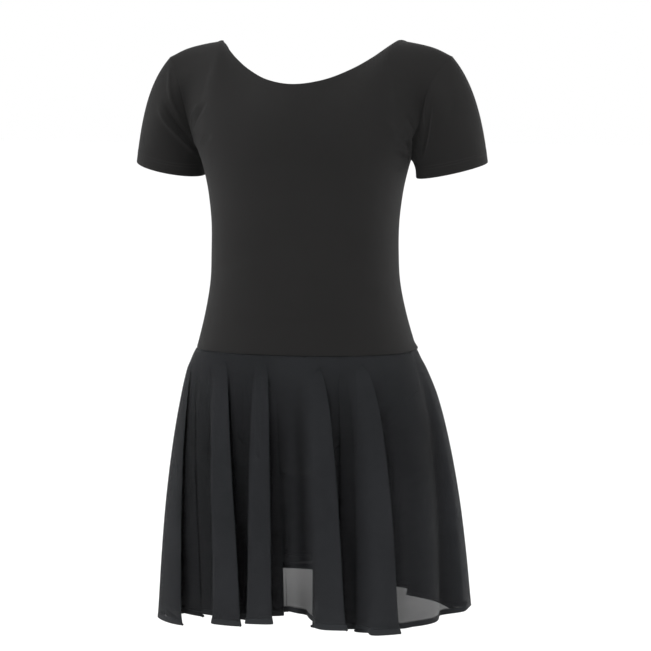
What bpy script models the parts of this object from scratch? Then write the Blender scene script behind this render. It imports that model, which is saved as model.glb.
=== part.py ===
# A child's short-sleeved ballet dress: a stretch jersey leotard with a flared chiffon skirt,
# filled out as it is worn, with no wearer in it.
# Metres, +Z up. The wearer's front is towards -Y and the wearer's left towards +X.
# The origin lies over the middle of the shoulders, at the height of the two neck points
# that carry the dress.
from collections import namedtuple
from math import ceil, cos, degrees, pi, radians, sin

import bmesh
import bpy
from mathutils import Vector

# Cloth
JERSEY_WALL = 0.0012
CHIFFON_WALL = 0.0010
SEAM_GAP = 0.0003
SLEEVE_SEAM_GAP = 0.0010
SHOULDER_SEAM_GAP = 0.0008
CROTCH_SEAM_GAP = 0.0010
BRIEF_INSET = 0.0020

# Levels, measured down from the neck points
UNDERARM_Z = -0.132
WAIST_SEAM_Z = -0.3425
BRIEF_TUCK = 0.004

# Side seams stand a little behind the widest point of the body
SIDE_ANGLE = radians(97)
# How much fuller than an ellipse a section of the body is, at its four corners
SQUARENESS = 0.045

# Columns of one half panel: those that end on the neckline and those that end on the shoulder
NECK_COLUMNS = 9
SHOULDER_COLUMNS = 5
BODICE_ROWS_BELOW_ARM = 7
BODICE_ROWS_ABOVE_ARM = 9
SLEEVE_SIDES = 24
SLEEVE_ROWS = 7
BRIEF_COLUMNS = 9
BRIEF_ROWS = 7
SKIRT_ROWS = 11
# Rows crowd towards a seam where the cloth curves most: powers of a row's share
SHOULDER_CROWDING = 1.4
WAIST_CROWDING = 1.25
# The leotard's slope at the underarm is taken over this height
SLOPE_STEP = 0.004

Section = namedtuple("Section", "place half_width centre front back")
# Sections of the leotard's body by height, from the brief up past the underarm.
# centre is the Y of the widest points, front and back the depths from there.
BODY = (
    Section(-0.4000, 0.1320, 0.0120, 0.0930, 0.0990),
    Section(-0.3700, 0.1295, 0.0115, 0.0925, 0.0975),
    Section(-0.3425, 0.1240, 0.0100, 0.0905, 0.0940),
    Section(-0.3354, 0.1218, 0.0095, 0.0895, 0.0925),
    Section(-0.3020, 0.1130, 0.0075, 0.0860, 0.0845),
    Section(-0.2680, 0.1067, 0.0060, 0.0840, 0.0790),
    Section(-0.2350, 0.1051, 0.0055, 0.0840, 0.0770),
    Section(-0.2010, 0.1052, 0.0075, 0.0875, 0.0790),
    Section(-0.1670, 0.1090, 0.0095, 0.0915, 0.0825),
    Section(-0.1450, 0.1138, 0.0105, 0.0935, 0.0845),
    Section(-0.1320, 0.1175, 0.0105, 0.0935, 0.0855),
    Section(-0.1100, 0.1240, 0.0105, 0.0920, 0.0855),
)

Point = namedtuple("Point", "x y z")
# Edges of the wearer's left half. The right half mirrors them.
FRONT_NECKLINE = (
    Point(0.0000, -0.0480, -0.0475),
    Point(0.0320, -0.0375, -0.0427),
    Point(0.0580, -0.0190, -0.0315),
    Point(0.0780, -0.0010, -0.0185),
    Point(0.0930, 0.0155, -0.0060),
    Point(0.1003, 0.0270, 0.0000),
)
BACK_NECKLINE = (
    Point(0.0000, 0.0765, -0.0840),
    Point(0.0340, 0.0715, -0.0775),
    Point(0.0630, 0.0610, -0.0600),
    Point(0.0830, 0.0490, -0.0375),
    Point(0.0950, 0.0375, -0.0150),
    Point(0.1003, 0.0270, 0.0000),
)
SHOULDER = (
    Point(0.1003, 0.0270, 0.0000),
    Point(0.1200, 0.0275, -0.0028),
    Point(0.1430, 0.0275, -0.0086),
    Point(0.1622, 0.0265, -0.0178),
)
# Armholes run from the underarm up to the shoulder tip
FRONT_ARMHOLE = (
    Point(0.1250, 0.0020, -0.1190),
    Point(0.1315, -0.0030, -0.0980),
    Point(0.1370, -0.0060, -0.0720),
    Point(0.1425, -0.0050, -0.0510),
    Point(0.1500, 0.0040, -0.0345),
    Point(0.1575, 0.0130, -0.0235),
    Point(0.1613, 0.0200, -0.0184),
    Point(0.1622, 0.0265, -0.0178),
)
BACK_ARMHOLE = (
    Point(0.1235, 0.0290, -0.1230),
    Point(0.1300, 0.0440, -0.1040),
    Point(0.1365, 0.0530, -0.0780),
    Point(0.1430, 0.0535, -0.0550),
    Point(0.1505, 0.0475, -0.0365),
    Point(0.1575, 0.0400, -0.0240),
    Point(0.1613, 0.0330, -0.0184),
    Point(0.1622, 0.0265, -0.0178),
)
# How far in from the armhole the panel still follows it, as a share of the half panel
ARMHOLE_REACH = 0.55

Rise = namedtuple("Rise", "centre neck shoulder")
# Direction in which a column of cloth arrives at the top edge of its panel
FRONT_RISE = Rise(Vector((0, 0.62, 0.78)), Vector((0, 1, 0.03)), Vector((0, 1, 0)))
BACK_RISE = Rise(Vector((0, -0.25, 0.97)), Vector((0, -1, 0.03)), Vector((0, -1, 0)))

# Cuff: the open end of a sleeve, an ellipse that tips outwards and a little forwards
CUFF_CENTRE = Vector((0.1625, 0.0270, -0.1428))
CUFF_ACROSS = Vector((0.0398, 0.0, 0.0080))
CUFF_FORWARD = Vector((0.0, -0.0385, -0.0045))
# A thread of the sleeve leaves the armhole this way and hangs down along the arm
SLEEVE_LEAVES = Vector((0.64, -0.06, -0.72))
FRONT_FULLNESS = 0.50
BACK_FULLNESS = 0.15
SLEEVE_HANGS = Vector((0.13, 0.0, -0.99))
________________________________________
### Required task
Give back exactly the material above from its opening line to the line bearing "SQUARENESS = 0.045".

### Result for this task
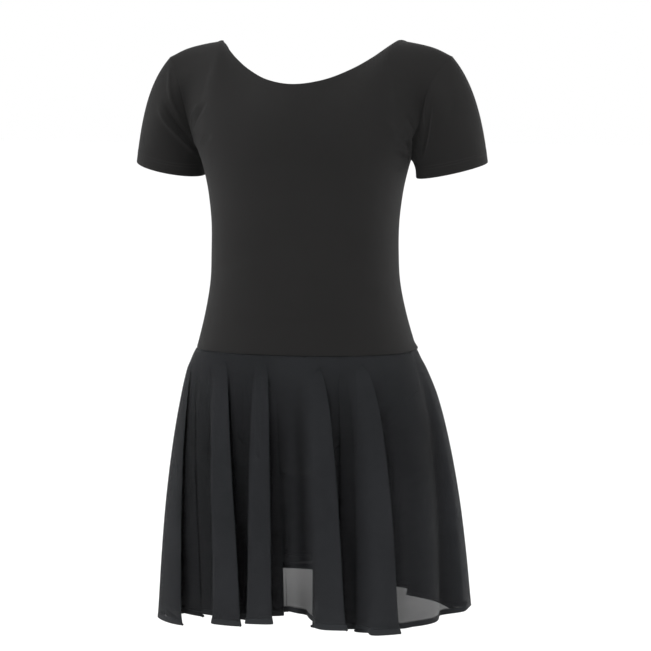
What bpy script models the parts of this object from scratch? Then write the Blender scene script behind this render. It imports that model, which is saved as model.glb.
=== part.py ===
# A child's short-sleeved ballet dress: a stretch jersey leotard with a flared chiffon skirt,
# filled out as it is worn, with no wearer in it.
# Metres, +Z up. The wearer's front is towards -Y and the wearer's left towards +X.
# The origin lies over the middle of the shoulders, at the height of the two neck points
# that carry the dress.
from collections import namedtuple
from math import ceil, cos, degrees, pi, radians, sin

import bmesh
import bpy
from mathutils import Vector

# Cloth
JERSEY_WALL = 0.0012
CHIFFON_WALL = 0.0010
SEAM_GAP = 0.0003
SLEEVE_SEAM_GAP = 0.0010
SHOULDER_SEAM_GAP = 0.0008
CROTCH_SEAM_GAP = 0.0010
BRIEF_INSET = 0.0020

# Levels, measured down from the neck points
UNDERARM_Z = -0.132
WAIST_SEAM_Z = -0.3425
BRIEF_TUCK = 0.004

# Side seams stand a little behind the widest point of the body
SIDE_ANGLE = radians(97)
# How much fuller than an ellipse a section of the body is, at its four corners
SQUARENESS = 0.045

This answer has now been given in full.